--- EXERCISE DATA ---

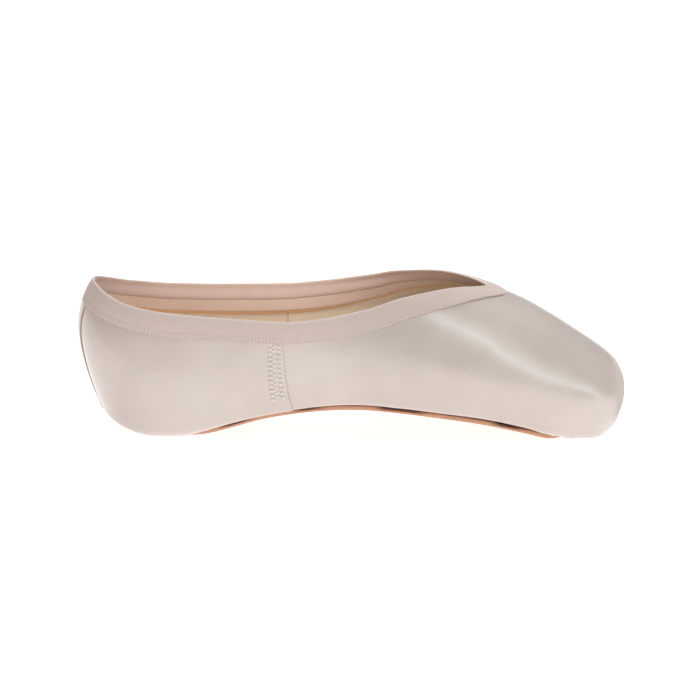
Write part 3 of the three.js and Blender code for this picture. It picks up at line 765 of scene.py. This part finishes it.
def skin(girth, low, high, proud):
    """A half of the satin between the feather line and the rim, by girth and by share of the angle between them,
    with the margin that is turned in under the insole. Low and high may change along the shoe."""
    share = np.linspace(0, 1, ROWS + 1)[:, None]
    angle = low + (high - low) * share
    girth = np.broadcast_to(girth, angle.shape)
    point = surface(girth, angle, -proud)
    walked = walk(point)
    drawn = pleat(point) + pucker(girth, walked) * (place_at(girth) > SOLE_BACK) * (place_at(girth) < 200)
    point = point - outward(girth, angle, -proud) * (drawn - creased(point) * smooth(0, 6, walked))[..., None]
    point[..., 1] = np.where(angle <= -HALF_PI + 1e-9, 0, point[..., 1])
    point[..., 2] = np.maximum(point[..., 2], 0.0)
    x = place_at(girth[0])
    wavy = 0.5 * gaping(x) + 0.14 * np.sin(x * 0.31) * smooth(SOLE_BACK, 45, x) * (1 - smooth(175, 200, x))
    point[..., 2] += wavy * (1 - smooth(0, 7, walked))
    top = along(LAST, TREAD, x) + SOLE_THICK + 0.25
    under_sole = (x > SOLE_BACK) & (x < SOLE_FRONT)
    edge = point[0]
    turned = []
    for inwards in (MARGIN, MARGIN / 2, 0.15):
        y = np.where(under_sole, np.maximum(edge[:, 1] - inwards, 0), edge[:, 1])
        held = edge[:, 2] if inwards < 1 else np.minimum(edge[:, 2], top + 0.9)
        z = np.where(under_sole, np.maximum(top, held), edge[:, 2])
        turned.append(np.stack([edge[:, 0], y, z], axis=-1))
    point = np.concatenate([np.stack(turned), point])
    walked = np.concatenate([np.array([[-MARGIN], [-MARGIN / 2], [-0.2]]) + 0 * walked[:3], walked])
    marks = np.stack(np.broadcast_arrays(girth[0][None, :], walked), axis=-1)
    return point, marks


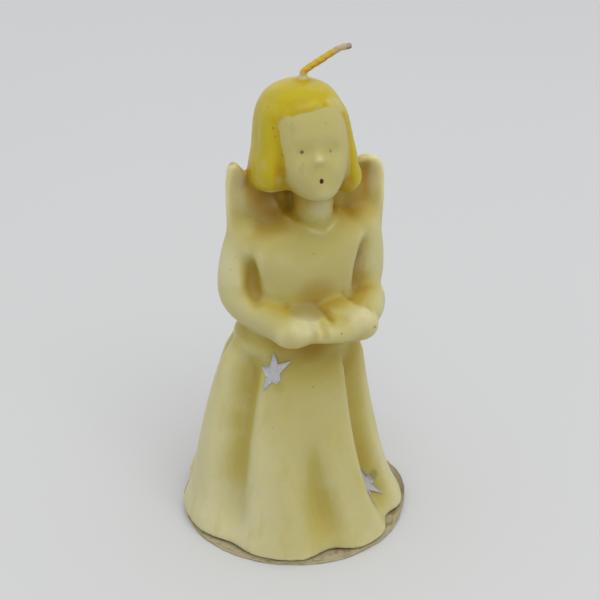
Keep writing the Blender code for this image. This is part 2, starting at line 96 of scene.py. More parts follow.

---

Repeat all the entries word for word.

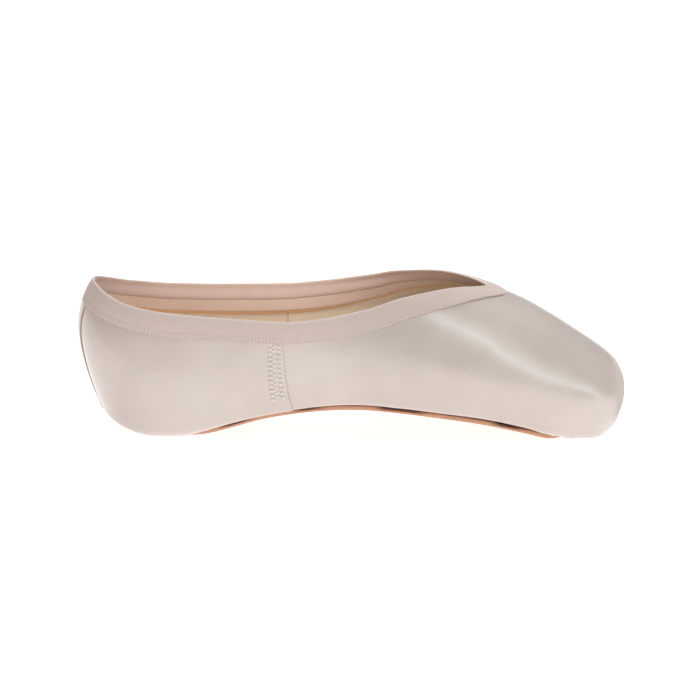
Write part 3 of the three.js and Blender code for this picture. It picks up at line 765 of scene.py. This part finishes it.
def skin(girth, low, high, proud):
    """A half of the satin between the feather line and the rim, by girth and by share of the angle between them,
    with the margin that is turned in under the insole. Low and high may change along the shoe."""
    share = np.linspace(0, 1, ROWS + 1)[:, None]
    angle = low + (high - low) * share
    girth = np.broadcast_to(girth, angle.shape)
    point = surface(girth, angle, -proud)
    walked = walk(point)
    drawn = pleat(point) + pucker(girth, walked) * (place_at(girth) > SOLE_BACK) * (place_at(girth) < 200)
    point = point - outward(girth, angle, -proud) * (drawn - creased(point) * smooth(0, 6, walked))[..., None]
    point[..., 1] = np.where(angle <= -HALF_PI + 1e-9, 0, point[..., 1])
    point[..., 2] = np.maximum(point[..., 2], 0.0)
    x = place_at(girth[0])
    wavy = 0.5 * gaping(x) + 0.14 * np.sin(x * 0.31) * smooth(SOLE_BACK, 45, x) * (1 - smooth(175, 200, x))
    point[..., 2] += wavy * (1 - smooth(0, 7, walked))
    top = along(LAST, TREAD, x) + SOLE_THICK + 0.25
    under_sole = (x > SOLE_BACK) & (x < SOLE_FRONT)
    edge = point[0]
    turned = []
    for inwards in (MARGIN, MARGIN / 2, 0.15):
        y = np.where(under_sole, np.maximum(edge[:, 1] - inwards, 0), edge[:, 1])
        held = edge[:, 2] if inwards < 1 else np.minimum(edge[:, 2], top + 0.9)
        z = np.where(under_sole, np.maximum(top, held), edge[:, 2])
        turned.append(np.stack([edge[:, 0], y, z], axis=-1))
    point = np.concatenate([np.stack(turned), point])
    walked = np.concatenate([np.array([[-MARGIN], [-MARGIN / 2], [-0.2]]) + 0 * walked[:3], walked])
    marks = np.stack(np.broadcast_arrays(girth[0][None, :], walked), axis=-1)
    return point, marks


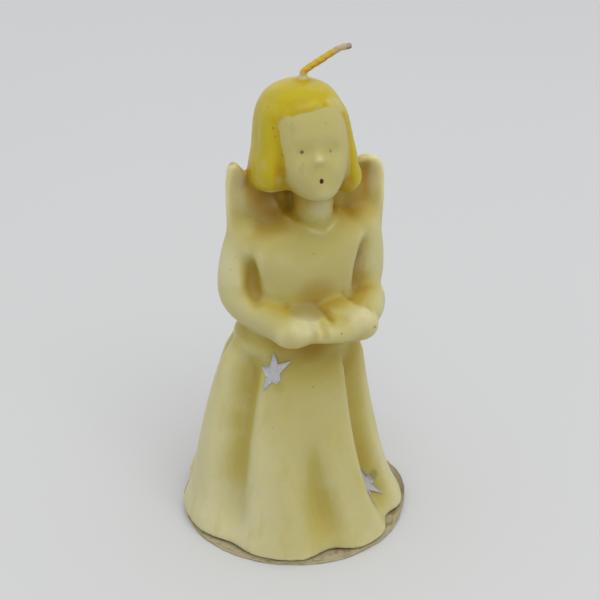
Keep writing the Blender code for this image. This is part 2, starting at line 96 of scene.py. More parts follow.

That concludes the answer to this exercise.